● **WHAT YOU SHOULD DO**: Repeat every line below exactly, word for word.

* * * * * * *

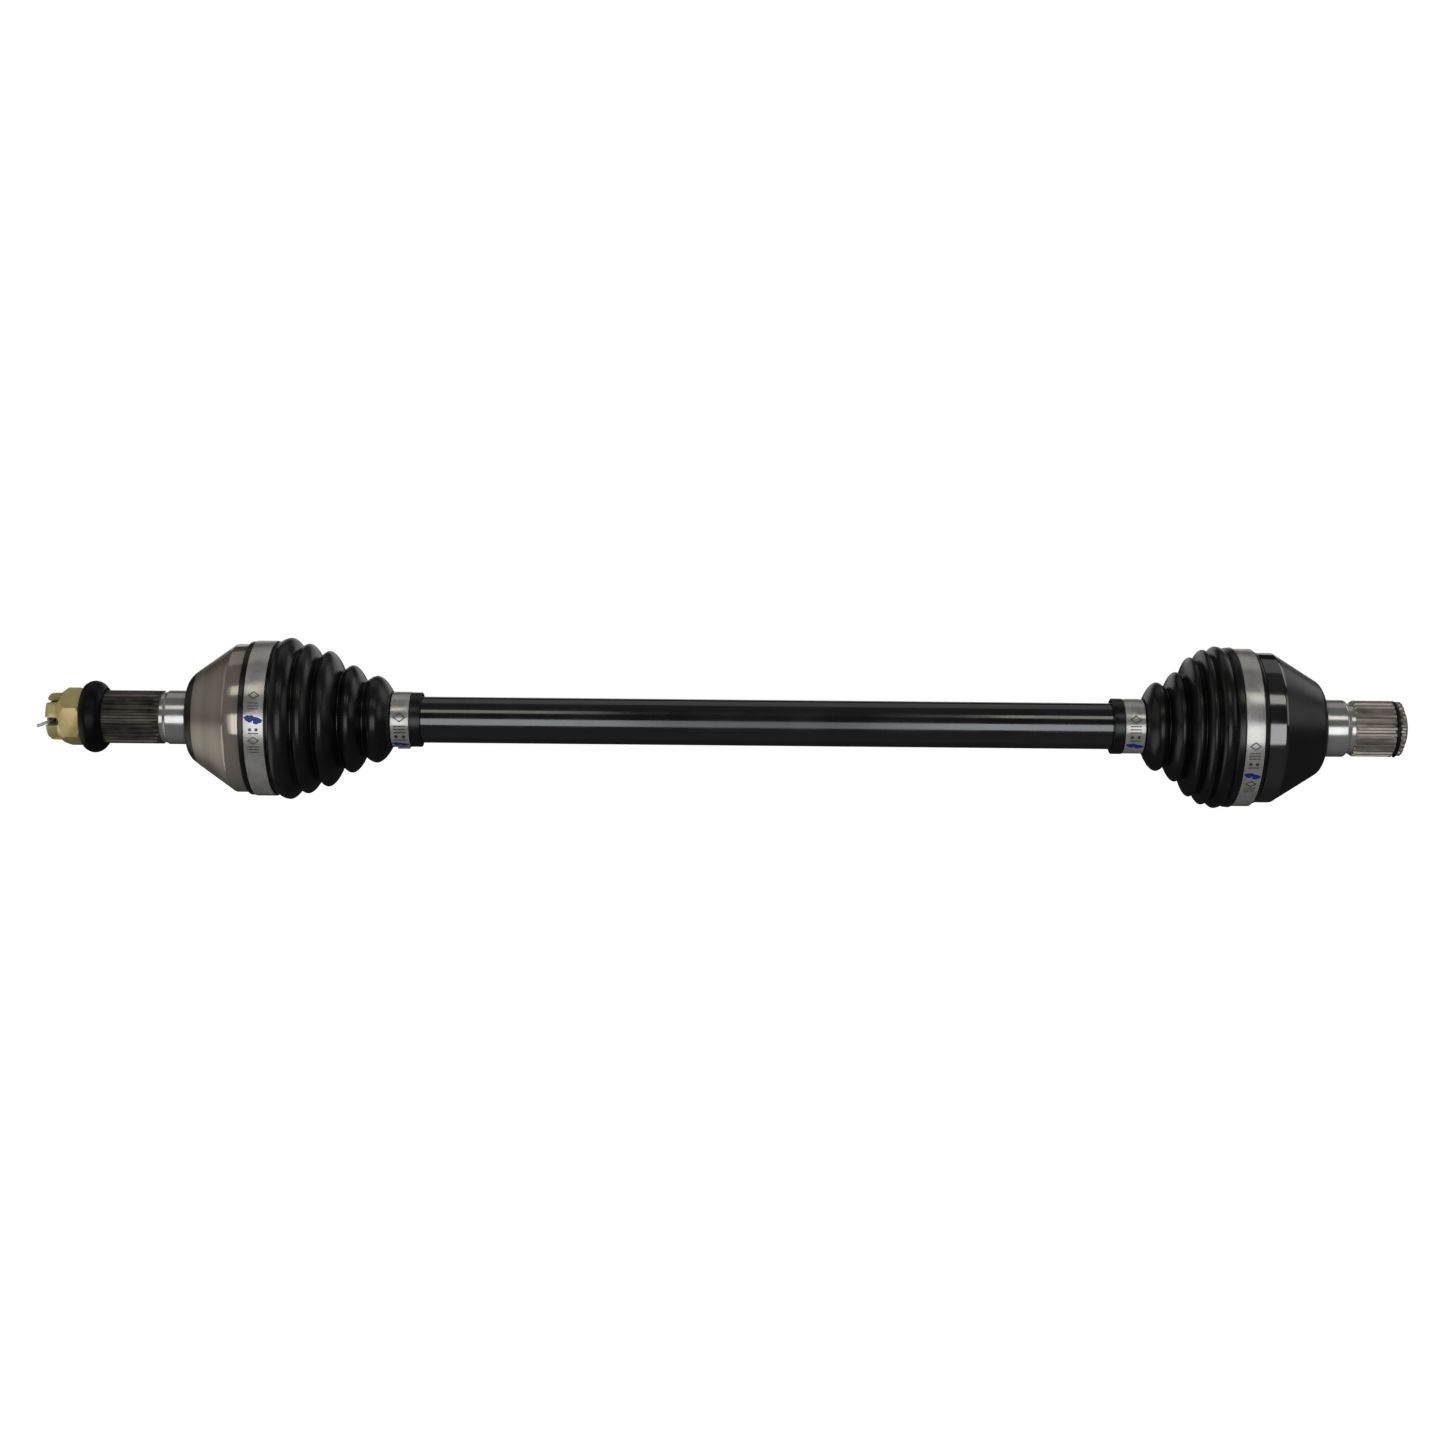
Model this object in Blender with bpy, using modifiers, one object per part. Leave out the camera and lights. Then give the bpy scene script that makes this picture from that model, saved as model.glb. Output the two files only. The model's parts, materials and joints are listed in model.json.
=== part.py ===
"""A CV axle: a solid bar with a ball-type fixed joint at the wheel end (-X) and a plunging ball joint at
the gearbox end (+X). The origin is at mid-length on the axis, and all lengths below are in millimetres."""

import math

import bmesh
import bpy
from mathutils import Matrix, Vector

MM = 0.001
STEPS = 24  # sides of every turned piece
GAP = 0.3  # running and assembly gap between touching pieces
BALLS = 6

BAR_RADIUS = 13.0
BAR_SEAT_RADIUS = 11.0  # splined ends of the bar, under the inner races

# Wheel end: fixed joint.
OUTER_CENTRE = -267.1
OUTER_BALL = 7.14
OUTER_CIRCLE = 27.6  # radius of the ball circle
OUTER_GROOVE = 8.75
OUTER_RACE = (24.4, 13.0)  # sphere radius, half width
OUTER_CAGE = (29.7, 24.9, 12.5)  # outside and inside sphere radius, half width
OUTER_CAVITY = 30.15
OUTER_MOUTH = -249.5
OUTER_SHOULDER = -300.0
OUTER_BELL_RADIUS = 41.8
OUTER_SEAT_RADIUS = 40.2  # under the boot
OUTER_SPLINE = (-349.6, -315.6, 15.0, 13.5, 28)  # from, to, tip radius, root radius, teeth
THREAD_RADIUS = 9.8
THREAD_END = -379.3

# Gearbox end: plunging joint.
INNER_CENTRE = 301.0
INNER_BALL = 6.5
INNER_CIRCLE = 25.0
INNER_GROOVE = 7.1
INNER_RACE = (21.9, 11.5)
INNER_CAGE = (27.0, 22.3, 11.0)
INNER_BORE = 27.4
INNER_GROOVE_END = 320.6
INNER_MOUTH = 278.8
INNER_SHOULDER = 337.0
INNER_BELL_RADIUS = 42.3
INNER_SEAT_RADIUS = 40.9
INNER_SPLINE = (354.7, 376.4, 15.8, 14.3, 27)
INNER_END = 385.0
# The snap rings' inside radius, outside radius and width.
RACE_CLIP = (BAR_SEAT_RADIUS - 0.7, 12.4, 1.5)
RETAINER_X = 280.0
RETAINER = (INNER_BORE - 0.6, INNER_BORE + 1.0, 1.5)
STUB_CLIP_X = 378.1
STUB_CLIP = (13.4, 16.2, 1.6)

# Hub nut, thick washer and cotter pin.
NUT_FLATS = 29.0
NUT_CROWN_RADIUS = 13.3
NUT_CROWN_END = -379.4
NUT_HEX_END = -372.6
NUT_FACE = -360.3
SLOT_WIDTH = 5.0
SLOT_DEPTH = 8.2
SLOT_TILT = math.radians(14)  # the cotter pin's slot lies this far below the front
WASHER_BACK = -347.6
WASHER_RECESS = (-350.2, 15.3)  # floor and radius of the recess over the end of the spline
PIN_WIRE = 0.9
PIN_APART = 1.1  # from the middle of the hole to the middle of each leg
PIN_HOLE = 2.2
PIN_X = -375.8
PIN_TIP = Vector((-382.6, -15.4, -5.6))

# Boots: outline points (x, r) of the ridges, from the small end to the large end, on the wheel side.
RUBBER = 2.2  # radial wall of a ridge
OUTER_RIDGES = [
    (-186.0, 16.4), (-190.5, 22.8), (-193.0, 24.7), (-195.4, 24.6), (-199.8, 21.8),
    (-204.0, 28.6), (-206.8, 30.5), (-208.9, 30.3), (-212.0, 27.6),
    (-216.8, 36.2), (-219.8, 38.4), (-221.6, 38.2), (-225.2, 35.2),
    (-228.0, 40.2), (-230.6, 42.0), (-232.4, 41.9), (-235.4, 40.6),
    (-239.0, 44.9), (-241.2, 45.7), (-243.4, 45.2), (-247.0, 43.8), (-249.0, 43.5),
]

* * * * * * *

● **RESULT BELOW**:
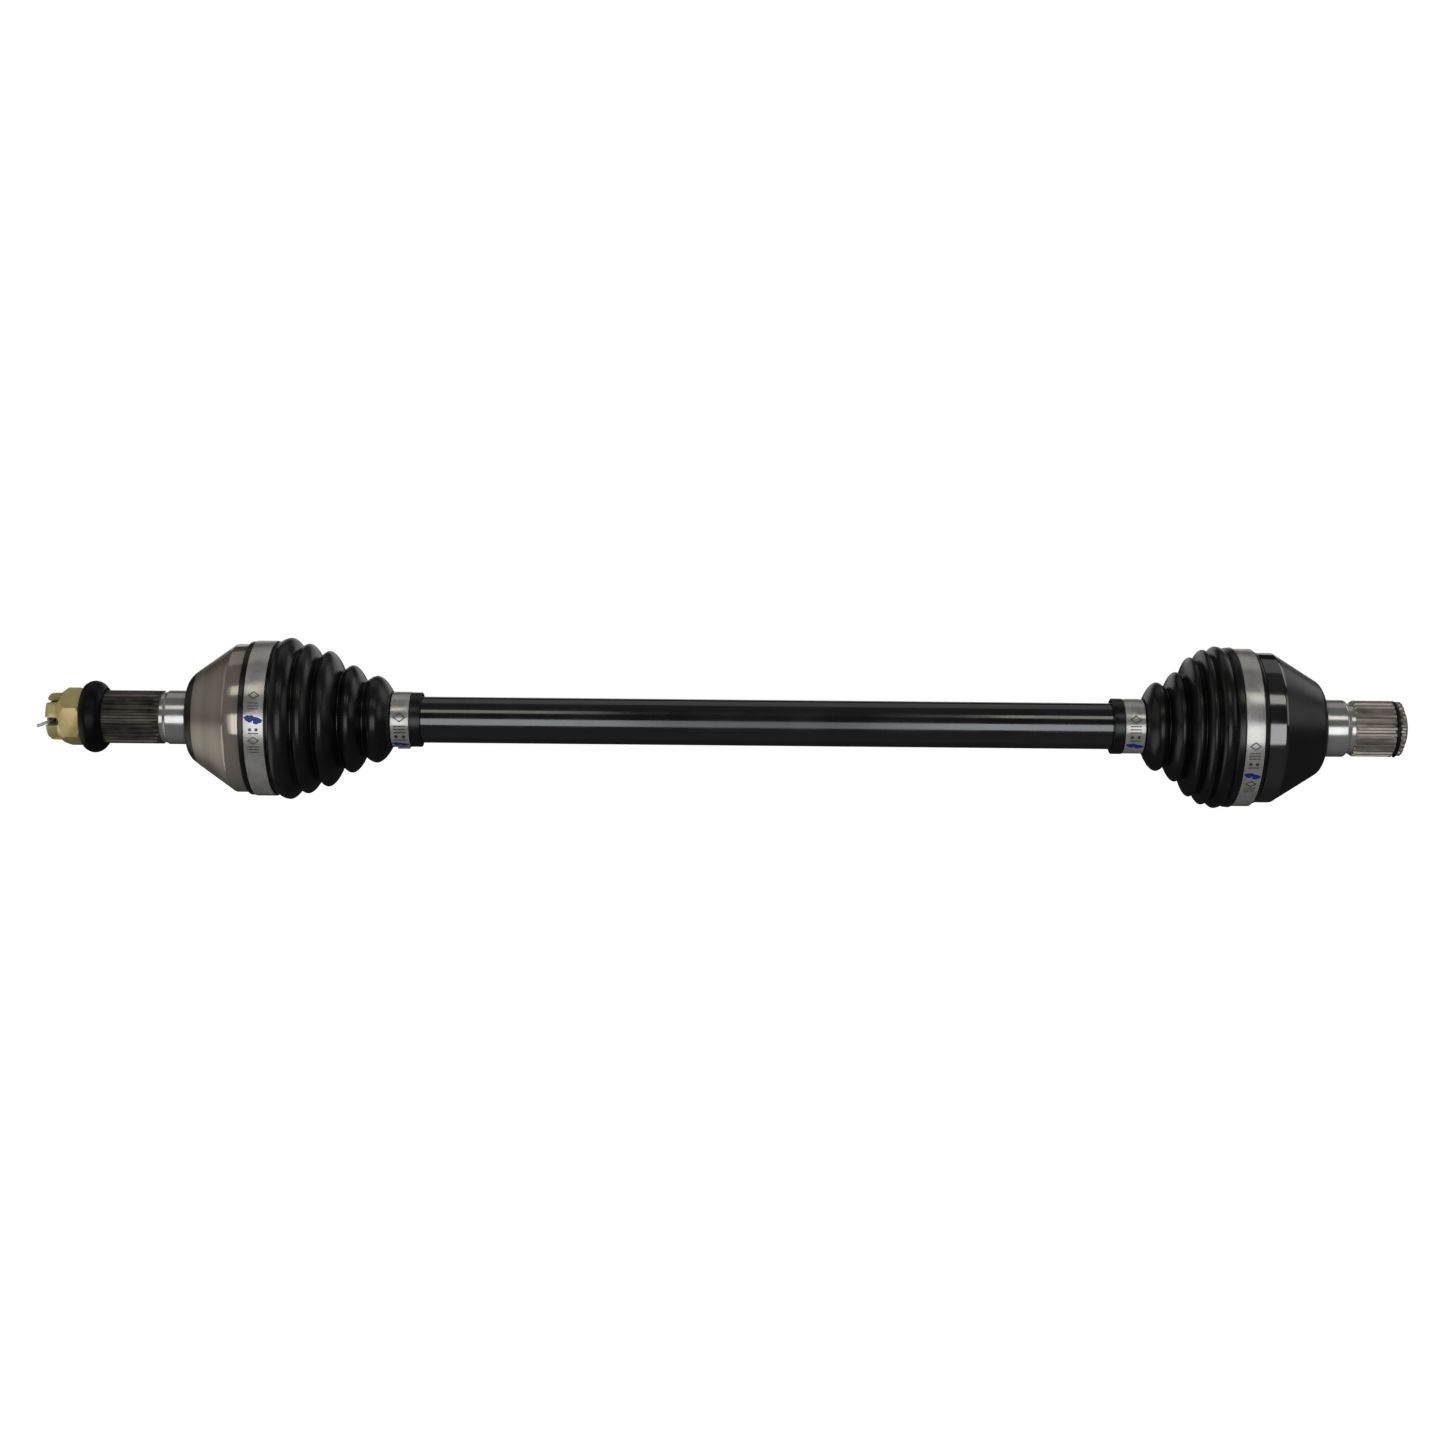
Model this object in Blender with bpy, using modifiers, one object per part. Leave out the camera and lights. Then give the bpy scene script that makes this picture from that model, saved as model.glb. Output the two files only. The model's parts, materials and joints are listed in model.json.
=== part.py ===
"""A CV axle: a solid bar with a ball-type fixed joint at the wheel end (-X) and a plunging ball joint at
the gearbox end (+X). The origin is at mid-length on the axis, and all lengths below are in millimetres."""

import math

import bmesh
import bpy
from mathutils import Matrix, Vector

MM = 0.001
STEPS = 24  # sides of every turned piece
GAP = 0.3  # running and assembly gap between touching pieces
BALLS = 6

BAR_RADIUS = 13.0
BAR_SEAT_RADIUS = 11.0  # splined ends of the bar, under the inner races

# Wheel end: fixed joint.
OUTER_CENTRE = -267.1
OUTER_BALL = 7.14
OUTER_CIRCLE = 27.6  # radius of the ball circle
OUTER_GROOVE = 8.75
OUTER_RACE = (24.4, 13.0)  # sphere radius, half width
OUTER_CAGE = (29.7, 24.9, 12.5)  # outside and inside sphere radius, half width
OUTER_CAVITY = 30.15
OUTER_MOUTH = -249.5
OUTER_SHOULDER = -300.0
OUTER_BELL_RADIUS = 41.8
OUTER_SEAT_RADIUS = 40.2  # under the boot
OUTER_SPLINE = (-349.6, -315.6, 15.0, 13.5, 28)  # from, to, tip radius, root radius, teeth
THREAD_RADIUS = 9.8
THREAD_END = -379.3

# Gearbox end: plunging joint.
INNER_CENTRE = 301.0
INNER_BALL = 6.5
INNER_CIRCLE = 25.0
INNER_GROOVE = 7.1
INNER_RACE = (21.9, 11.5)
INNER_CAGE = (27.0, 22.3, 11.0)
INNER_BORE = 27.4
INNER_GROOVE_END = 320.6
INNER_MOUTH = 278.8
INNER_SHOULDER = 337.0
INNER_BELL_RADIUS = 42.3
INNER_SEAT_RADIUS = 40.9
INNER_SPLINE = (354.7, 376.4, 15.8, 14.3, 27)
INNER_END = 385.0
# The snap rings' inside radius, outside radius and width.
RACE_CLIP = (BAR_SEAT_RADIUS - 0.7, 12.4, 1.5)
RETAINER_X = 280.0
RETAINER = (INNER_BORE - 0.6, INNER_BORE + 1.0, 1.5)
STUB_CLIP_X = 378.1
STUB_CLIP = (13.4, 16.2, 1.6)

# Hub nut, thick washer and cotter pin.
NUT_FLATS = 29.0
NUT_CROWN_RADIUS = 13.3
NUT_CROWN_END = -379.4
NUT_HEX_END = -372.6
NUT_FACE = -360.3
SLOT_WIDTH = 5.0
SLOT_DEPTH = 8.2
SLOT_TILT = math.radians(14)  # the cotter pin's slot lies this far below the front
WASHER_BACK = -347.6
WASHER_RECESS = (-350.2, 15.3)  # floor and radius of the recess over the end of the spline
PIN_WIRE = 0.9
PIN_APART = 1.1  # from the middle of the hole to the middle of each leg
PIN_HOLE = 2.2
PIN_X = -375.8
PIN_TIP = Vector((-382.6, -15.4, -5.6))

# Boots: outline points (x, r) of the ridges, from the small end to the large end, on the wheel side.
RUBBER = 2.2  # radial wall of a ridge
OUTER_RIDGES = [
    (-186.0, 16.4), (-190.5, 22.8), (-193.0, 24.7), (-195.4, 24.6), (-199.8, 21.8),
    (-204.0, 28.6), (-206.8, 30.5), (-208.9, 30.3), (-212.0, 27.6),
    (-216.8, 36.2), (-219.8, 38.4), (-221.6, 38.2), (-225.2, 35.2),
    (-228.0, 40.2), (-230.6, 42.0), (-232.4, 41.9), (-235.4, 40.6),
    (-239.0, 44.9), (-241.2, 45.7), (-243.4, 45.2), (-247.0, 43.8), (-249.0, 43.5),
]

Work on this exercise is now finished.